1. I believe multiple kernel execution happens for kernels coming in from different command queue - not for the same CQ.
2. I am not sure about it.. Even if they do, I am sure the driver has the right dependecy check -- so that the code's reliance on in-order property does not break....
If that was the case, this forum will be filled with bug reports.. 🙂
Anyway, I will ask the driver folks to look at this thread and comment for you.
They are the right guys....to handle your question.
-
Bruhaspati
- If command queue is in-ordered, then why multiple kernels can run simultaneously? Shouldn't they be exectued sequentially?

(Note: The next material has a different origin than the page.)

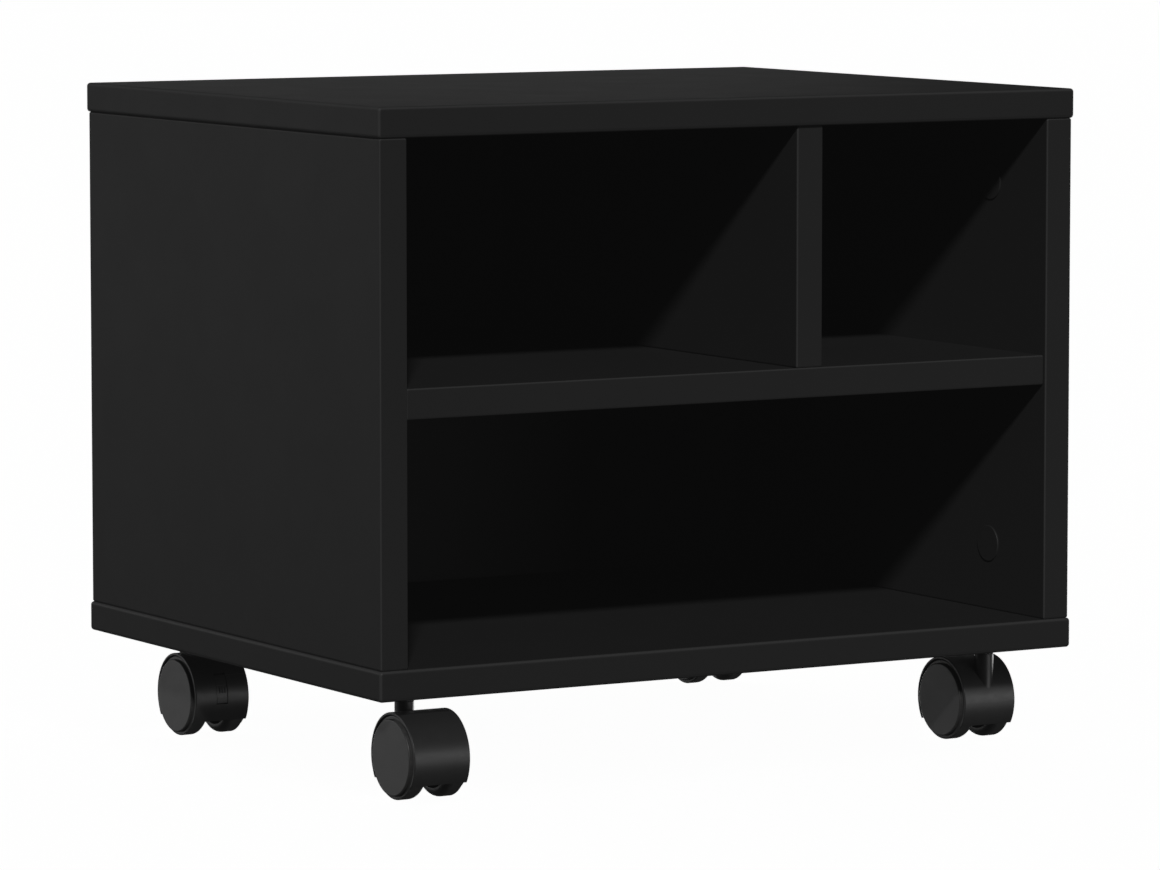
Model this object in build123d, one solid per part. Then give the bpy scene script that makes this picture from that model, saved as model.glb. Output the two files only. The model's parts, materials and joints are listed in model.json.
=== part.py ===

- Seems DMA commands can be async with other commands in the same queue, developers should use blocking API or events to check the status, then how to define in-order here?
Basically, nou answered your questions already. The concurrent execution occurs for the independent operations (the same is true for the kernels and DMA operations). Runtime guarantees "in-order" execution in terms of the application visibility to the execution, but runtime can run some operations concurrently on HW.
"Out-of-order" queue requires events tracking from the applications and in reality it's a useless mode, because if application uses multiple queues, then it's already can be called "out-of -order" execution model, because the app would have to track events and synchronize for the proper order.
Thank you guys.
It really helpful.
Would you please explain “Runtime guarantees "in-order" execution in terms of the application visibility to the execution”, I don’t fully understand.
Haibo
it means that some kernels can be executed concurent but from application view it seems like they are executed after each other.
@Haibo,
It means that as programmer your assumptions about in-order command queue will not be broken.
You can assume the in-orderness of the command queue and write code.
Thats what it means..